▸ DATA EXCERPT
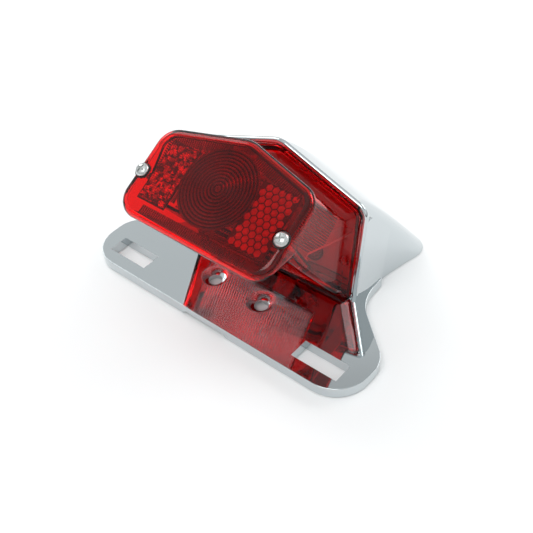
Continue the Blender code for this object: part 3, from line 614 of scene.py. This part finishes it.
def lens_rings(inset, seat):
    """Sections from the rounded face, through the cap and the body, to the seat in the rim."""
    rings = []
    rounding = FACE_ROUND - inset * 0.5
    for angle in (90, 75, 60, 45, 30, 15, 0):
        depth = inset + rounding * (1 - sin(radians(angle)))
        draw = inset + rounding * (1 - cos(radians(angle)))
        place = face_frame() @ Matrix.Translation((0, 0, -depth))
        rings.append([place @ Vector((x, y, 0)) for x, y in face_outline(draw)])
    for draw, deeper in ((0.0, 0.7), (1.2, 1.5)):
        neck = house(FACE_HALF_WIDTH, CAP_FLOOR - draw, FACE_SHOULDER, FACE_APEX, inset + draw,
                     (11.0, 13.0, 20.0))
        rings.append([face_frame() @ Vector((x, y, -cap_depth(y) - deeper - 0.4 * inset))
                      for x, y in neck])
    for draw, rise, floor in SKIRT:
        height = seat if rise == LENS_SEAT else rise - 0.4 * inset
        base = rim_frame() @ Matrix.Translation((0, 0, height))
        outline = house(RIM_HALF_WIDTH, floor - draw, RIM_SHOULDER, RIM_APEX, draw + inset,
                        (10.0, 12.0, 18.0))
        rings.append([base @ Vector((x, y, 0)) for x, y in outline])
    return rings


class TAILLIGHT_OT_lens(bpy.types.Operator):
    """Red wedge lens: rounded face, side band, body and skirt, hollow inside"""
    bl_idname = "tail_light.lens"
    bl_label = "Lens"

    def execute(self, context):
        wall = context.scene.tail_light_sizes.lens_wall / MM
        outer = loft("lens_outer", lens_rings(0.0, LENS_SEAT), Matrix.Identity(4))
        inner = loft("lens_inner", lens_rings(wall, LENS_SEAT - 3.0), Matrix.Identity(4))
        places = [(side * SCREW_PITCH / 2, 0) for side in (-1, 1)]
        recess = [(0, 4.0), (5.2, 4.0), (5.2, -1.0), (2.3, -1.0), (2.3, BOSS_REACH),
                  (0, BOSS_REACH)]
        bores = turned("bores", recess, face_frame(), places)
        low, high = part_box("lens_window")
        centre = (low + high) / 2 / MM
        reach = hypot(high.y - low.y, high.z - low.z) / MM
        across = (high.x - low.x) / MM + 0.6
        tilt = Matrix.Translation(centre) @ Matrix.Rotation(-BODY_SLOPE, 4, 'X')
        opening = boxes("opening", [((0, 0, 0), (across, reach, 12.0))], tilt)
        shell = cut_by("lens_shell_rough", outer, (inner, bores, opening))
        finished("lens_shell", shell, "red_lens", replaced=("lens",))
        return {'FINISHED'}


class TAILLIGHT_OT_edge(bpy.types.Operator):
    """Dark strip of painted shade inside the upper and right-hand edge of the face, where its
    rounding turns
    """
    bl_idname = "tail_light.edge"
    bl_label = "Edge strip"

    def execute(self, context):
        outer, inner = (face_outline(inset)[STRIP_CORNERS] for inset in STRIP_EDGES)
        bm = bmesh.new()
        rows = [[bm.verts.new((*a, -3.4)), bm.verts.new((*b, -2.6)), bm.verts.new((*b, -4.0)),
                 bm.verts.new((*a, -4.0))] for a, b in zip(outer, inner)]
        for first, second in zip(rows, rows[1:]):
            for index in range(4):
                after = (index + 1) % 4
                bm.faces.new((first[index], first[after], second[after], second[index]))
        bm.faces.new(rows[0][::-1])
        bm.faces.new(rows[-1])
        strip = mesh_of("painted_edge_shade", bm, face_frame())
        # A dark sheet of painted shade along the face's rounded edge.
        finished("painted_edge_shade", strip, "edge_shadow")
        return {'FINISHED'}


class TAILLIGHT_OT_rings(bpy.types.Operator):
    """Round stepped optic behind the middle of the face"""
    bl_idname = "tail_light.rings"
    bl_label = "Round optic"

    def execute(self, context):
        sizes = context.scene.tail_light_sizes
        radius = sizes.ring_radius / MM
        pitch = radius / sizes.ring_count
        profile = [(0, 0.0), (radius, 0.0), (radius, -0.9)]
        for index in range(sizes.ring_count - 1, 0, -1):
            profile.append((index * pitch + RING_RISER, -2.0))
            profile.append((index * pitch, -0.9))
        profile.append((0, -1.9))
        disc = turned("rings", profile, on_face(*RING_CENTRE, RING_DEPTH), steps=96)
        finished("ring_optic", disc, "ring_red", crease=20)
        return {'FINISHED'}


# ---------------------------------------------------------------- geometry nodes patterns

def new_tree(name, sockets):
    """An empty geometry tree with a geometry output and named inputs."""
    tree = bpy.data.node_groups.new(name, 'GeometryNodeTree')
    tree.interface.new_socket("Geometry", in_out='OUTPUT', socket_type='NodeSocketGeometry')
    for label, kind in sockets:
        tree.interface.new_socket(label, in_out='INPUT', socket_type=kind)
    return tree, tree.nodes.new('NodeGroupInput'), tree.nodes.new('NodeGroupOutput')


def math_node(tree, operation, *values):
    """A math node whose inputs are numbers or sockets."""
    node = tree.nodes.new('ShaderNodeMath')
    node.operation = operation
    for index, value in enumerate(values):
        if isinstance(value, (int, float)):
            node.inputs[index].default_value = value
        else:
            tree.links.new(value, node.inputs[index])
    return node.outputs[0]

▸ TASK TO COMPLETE
Repeat the data exactly. Leave nothing out.

▸ WRITTEN SOLUTION
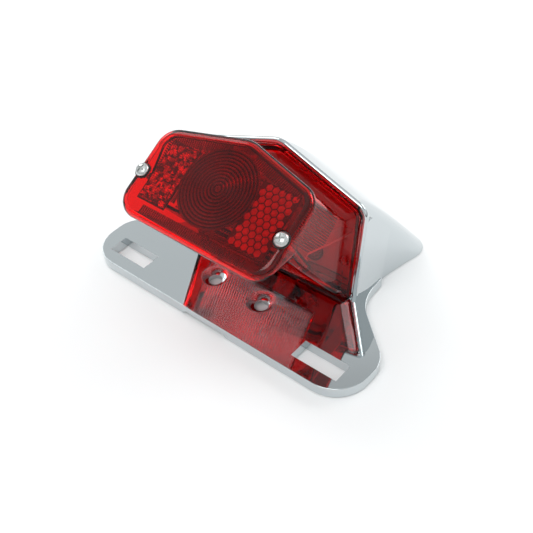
Continue the Blender code for this object: part 3, from line 614 of scene.py. This part finishes it.
def lens_rings(inset, seat):
    """Sections from the rounded face, through the cap and the body, to the seat in the rim."""
    rings = []
    rounding = FACE_ROUND - inset * 0.5
    for angle in (90, 75, 60, 45, 30, 15, 0):
        depth = inset + rounding * (1 - sin(radians(angle)))
        draw = inset + rounding * (1 - cos(radians(angle)))
        place = face_frame() @ Matrix.Translation((0, 0, -depth))
        rings.append([place @ Vector((x, y, 0)) for x, y in face_outline(draw)])
    for draw, deeper in ((0.0, 0.7), (1.2, 1.5)):
        neck = house(FACE_HALF_WIDTH, CAP_FLOOR - draw, FACE_SHOULDER, FACE_APEX, inset + draw,
                     (11.0, 13.0, 20.0))
        rings.append([face_frame() @ Vector((x, y, -cap_depth(y) - deeper - 0.4 * inset))
                      for x, y in neck])
    for draw, rise, floor in SKIRT:
        height = seat if rise == LENS_SEAT else rise - 0.4 * inset
        base = rim_frame() @ Matrix.Translation((0, 0, height))
        outline = house(RIM_HALF_WIDTH, floor - draw, RIM_SHOULDER, RIM_APEX, draw + inset,
                        (10.0, 12.0, 18.0))
        rings.append([base @ Vector((x, y, 0)) for x, y in outline])
    return rings


class TAILLIGHT_OT_lens(bpy.types.Operator):
    """Red wedge lens: rounded face, side band, body and skirt, hollow inside"""
    bl_idname = "tail_light.lens"
    bl_label = "Lens"

    def execute(self, context):
        wall = context.scene.tail_light_sizes.lens_wall / MM
        outer = loft("lens_outer", lens_rings(0.0, LENS_SEAT), Matrix.Identity(4))
        inner = loft("lens_inner", lens_rings(wall, LENS_SEAT - 3.0), Matrix.Identity(4))
        places = [(side * SCREW_PITCH / 2, 0) for side in (-1, 1)]
        recess = [(0, 4.0), (5.2, 4.0), (5.2, -1.0), (2.3, -1.0), (2.3, BOSS_REACH),
                  (0, BOSS_REACH)]
        bores = turned("bores", recess, face_frame(), places)
        low, high = part_box("lens_window")
        centre = (low + high) / 2 / MM
        reach = hypot(high.y - low.y, high.z - low.z) / MM
        across = (high.x - low.x) / MM + 0.6
        tilt = Matrix.Translation(centre) @ Matrix.Rotation(-BODY_SLOPE, 4, 'X')
        opening = boxes("opening", [((0, 0, 0), (across, reach, 12.0))], tilt)
        shell = cut_by("lens_shell_rough", outer, (inner, bores, opening))
        finished("lens_shell", shell, "red_lens", replaced=("lens",))
        return {'FINISHED'}


class TAILLIGHT_OT_edge(bpy.types.Operator):
    """Dark strip of painted shade inside the upper and right-hand edge of the face, where its
    rounding turns
    """
    bl_idname = "tail_light.edge"
    bl_label = "Edge strip"

    def execute(self, context):
        outer, inner = (face_outline(inset)[STRIP_CORNERS] for inset in STRIP_EDGES)
        bm = bmesh.new()
        rows = [[bm.verts.new((*a, -3.4)), bm.verts.new((*b, -2.6)), bm.verts.new((*b, -4.0)),
                 bm.verts.new((*a, -4.0))] for a, b in zip(outer, inner)]
        for first, second in zip(rows, rows[1:]):
            for index in range(4):
                after = (index + 1) % 4
                bm.faces.new((first[index], first[after], second[after], second[index]))
        bm.faces.new(rows[0][::-1])
        bm.faces.new(rows[-1])
        strip = mesh_of("painted_edge_shade", bm, face_frame())
        # A dark sheet of painted shade along the face's rounded edge.
        finished("painted_edge_shade", strip, "edge_shadow")
        return {'FINISHED'}


class TAILLIGHT_OT_rings(bpy.types.Operator):
    """Round stepped optic behind the middle of the face"""
    bl_idname = "tail_light.rings"
    bl_label = "Round optic"

    def execute(self, context):
        sizes = context.scene.tail_light_sizes
        radius = sizes.ring_radius / MM
        pitch = radius / sizes.ring_count
        profile = [(0, 0.0), (radius, 0.0), (radius, -0.9)]
        for index in range(sizes.ring_count - 1, 0, -1):
            profile.append((index * pitch + RING_RISER, -2.0))
            profile.append((index * pitch, -0.9))
        profile.append((0, -1.9))
        disc = turned("rings", profile, on_face(*RING_CENTRE, RING_DEPTH), steps=96)
        finished("ring_optic", disc, "ring_red", crease=20)
        return {'FINISHED'}


# ---------------------------------------------------------------- geometry nodes patterns

def new_tree(name, sockets):
    """An empty geometry tree with a geometry output and named inputs."""
    tree = bpy.data.node_groups.new(name, 'GeometryNodeTree')
    tree.interface.new_socket("Geometry", in_out='OUTPUT', socket_type='NodeSocketGeometry')
    for label, kind in sockets:
        tree.interface.new_socket(label, in_out='INPUT', socket_type=kind)
    return tree, tree.nodes.new('NodeGroupInput'), tree.nodes.new('NodeGroupOutput')


def math_node(tree, operation, *values):
    """A math node whose inputs are numbers or sockets."""
    node = tree.nodes.new('ShaderNodeMath')
    node.operation = operation
    for index, value in enumerate(values):
        if isinstance(value, (int, float)):
            node.inputs[index].default_value = value
        else:
            tree.links.new(value, node.inputs[index])
    return node.outputs[0]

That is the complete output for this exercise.